Remember last year’s Duke-Virginia Tech football game? The Hokies do.
Here’s an interesting score to ponder this week: Duke 45, Virginia Tech 10.
A year ago the Blue Devils went to Blacksburg, Virginia, for a Coastal Division game and came away with their biggest victory of the 2019 season. Duke scored 31 consecutive points against the Hokies in the Sept. 27 game and Lane Stadium was a quiet, empty place in the final minutes.
Virginia Tech coach Justin Fuente remembers. So do many of the Hokies who played in that — for VT — miserable, lopsided game.
As offensive guard Lecitus Smith said Tuesday in a media availability, “They came in and beat the crap out of us. They were more ready and more prepared.”
As for how many Hokes will be available for Saturday’s game at Duke, Fuente can’t say. Virginia Tech held 23 players and four assistant coaches out of their season opener Saturday against N.C. State, and Fuente said during his Monday press conference he wasn’t sure if a “full complement” would be available for the Blue Devils.
“I don’t want to make too much of it,” Fuente said. “There are plenty of things that we’ve got to do better that other people on our schedule, starting with Duke, will highlight if we don’t get fixed.”
The depleted Hokies scored the first 17 points against the Wolfpack and breezed to a 45-24 victory at Lane Stadium. Their rushing total, 314 yards, was their highest in an ACC game since 2010 as Khalil Herbert, a transfer from Kansas, ran for 101 yards including a 37-yard touchdown.
Why so much success?
“We got the ball to the unblocked hat a couple of times and made the unblocked hat miss, which led to some pretty explosive plays,” Fuente said, using football-speak.
And the 0-3 Blue Devils?
“It’s going to be all we can handle,” Fuente said. “I’m going to tell you, it’s not going to look like it did last week. We aren’t going to hand the ball off on the weakside stretch and the guy just run down the numbers all the way to the end zone untouched, This is a group that is disciplined, that is gap sound and is physical.”
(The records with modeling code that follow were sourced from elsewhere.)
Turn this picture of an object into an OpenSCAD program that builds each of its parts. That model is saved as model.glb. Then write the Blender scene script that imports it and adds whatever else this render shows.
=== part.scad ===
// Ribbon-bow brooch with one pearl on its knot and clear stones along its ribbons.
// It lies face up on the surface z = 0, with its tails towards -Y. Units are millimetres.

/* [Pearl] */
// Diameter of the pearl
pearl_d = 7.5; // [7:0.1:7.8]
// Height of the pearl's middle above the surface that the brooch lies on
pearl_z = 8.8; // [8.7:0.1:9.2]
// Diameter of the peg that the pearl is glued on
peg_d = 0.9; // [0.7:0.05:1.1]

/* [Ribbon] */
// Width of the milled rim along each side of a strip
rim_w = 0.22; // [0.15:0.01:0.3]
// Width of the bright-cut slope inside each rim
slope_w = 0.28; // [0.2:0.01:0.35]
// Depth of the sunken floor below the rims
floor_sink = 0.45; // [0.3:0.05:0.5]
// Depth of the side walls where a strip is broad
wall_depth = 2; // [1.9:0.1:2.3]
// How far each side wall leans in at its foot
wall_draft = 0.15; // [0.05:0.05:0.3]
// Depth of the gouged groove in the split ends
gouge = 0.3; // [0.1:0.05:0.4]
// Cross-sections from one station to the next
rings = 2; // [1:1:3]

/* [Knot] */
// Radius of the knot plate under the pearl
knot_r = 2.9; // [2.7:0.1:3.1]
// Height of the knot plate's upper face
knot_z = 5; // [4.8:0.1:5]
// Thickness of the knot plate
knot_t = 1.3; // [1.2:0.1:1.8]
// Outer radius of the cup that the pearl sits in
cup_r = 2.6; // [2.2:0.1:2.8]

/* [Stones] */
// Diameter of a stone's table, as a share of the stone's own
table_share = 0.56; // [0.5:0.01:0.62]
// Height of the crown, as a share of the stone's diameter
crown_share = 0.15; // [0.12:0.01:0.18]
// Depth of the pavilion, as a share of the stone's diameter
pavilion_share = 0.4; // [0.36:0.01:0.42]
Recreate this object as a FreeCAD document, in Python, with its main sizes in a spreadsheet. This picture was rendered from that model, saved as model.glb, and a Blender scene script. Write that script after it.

That can be viewed both as a compliment for Duke and a slap at the Wolfpack, but when you win by three touchdowns a coach can say what he wants. And Fuente did.
Tech didn’t throw the ball a lot against the Pack but did turn 11 completions into 181 yards, averaging 16.5 yards a catch. Oregon transfer Braxton Burmeister completed 7 of 11 passes and Quincy Patterson II was 4 of 6 with two touchdowns.That’s efficient.
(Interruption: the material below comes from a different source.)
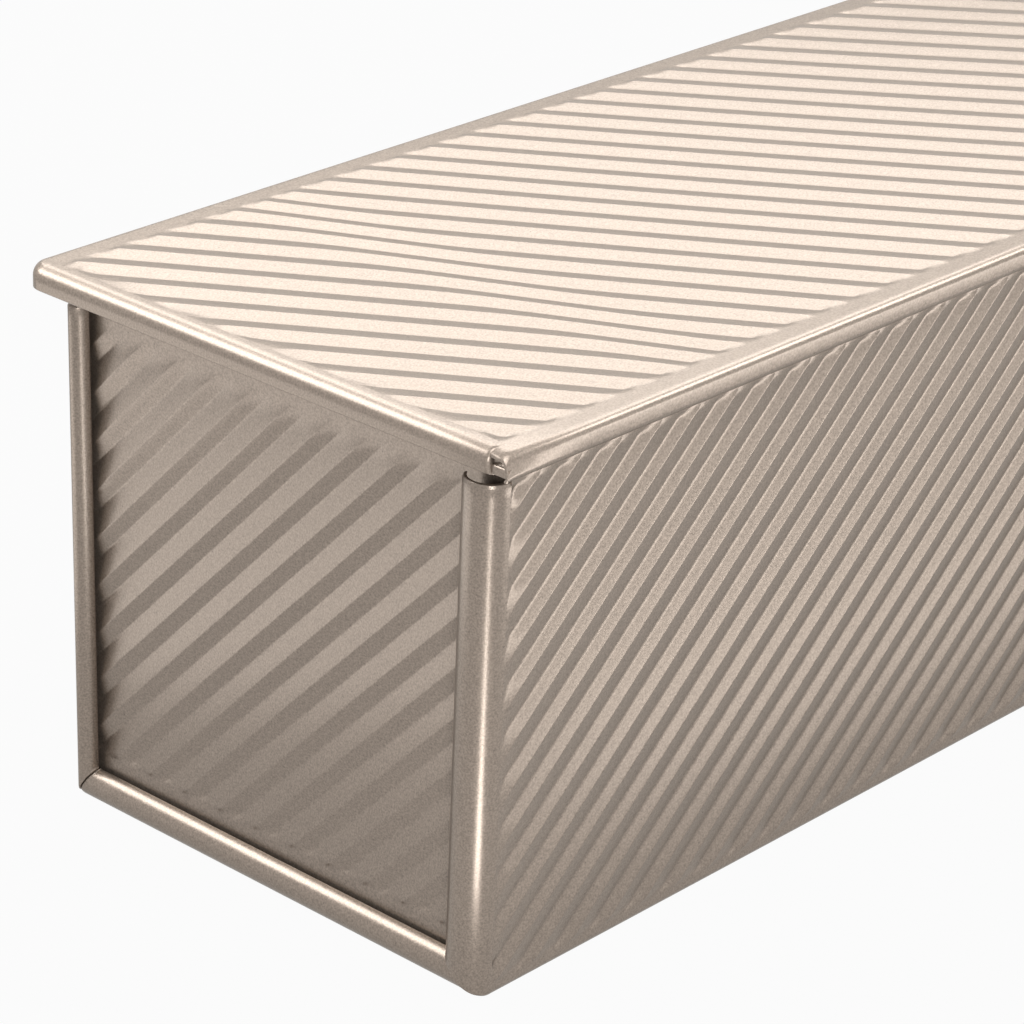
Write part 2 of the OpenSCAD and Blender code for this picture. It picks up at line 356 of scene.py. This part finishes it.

Quarterback Hendon Hooker, a 6-4 redshirt junior, was expected to be the starter this season. Hooker was one of the players held out Saturday but Fuente expects him to play this week at Duke.
Duke’s three losses, to Notre Dame, Boston College and Virginia, came with myriad unknowns in pregame preparation. Each of the three was playing their opener and BC has a new coaching staff.
But Duke now has seen Virginia Tech — the 2020 version of the Hokies. Minus a few players, of course.
“The past few weeks we haven’t had much film on a lot of teams but this week, now that we’ve seen them play, we’ll definitely focus on stopping the run,” Duke senior safety Michael Carter II said Tuesday in a media call. “Being physical, but also being disciplined on the back end and defending the ‘explosives’ as well. They’ve got dynamic receivers and tight ends. We can’t just sleep on that aspect of their game.”
Another focus: turnovers. The Blue Devils have given the ball away 14 times. Ball security is a must for Duke.
Duke is yet to have that winning feeling after a game — the kind they had after the big win at Virginia Tech last season.
“We need to remember how we feel after those games,” sophomore offensive tackle Casey Holman said Tuesday. “Being up going into the fourth quarter, we need to really focus on how that felt and how it felt after the game and carry that over.”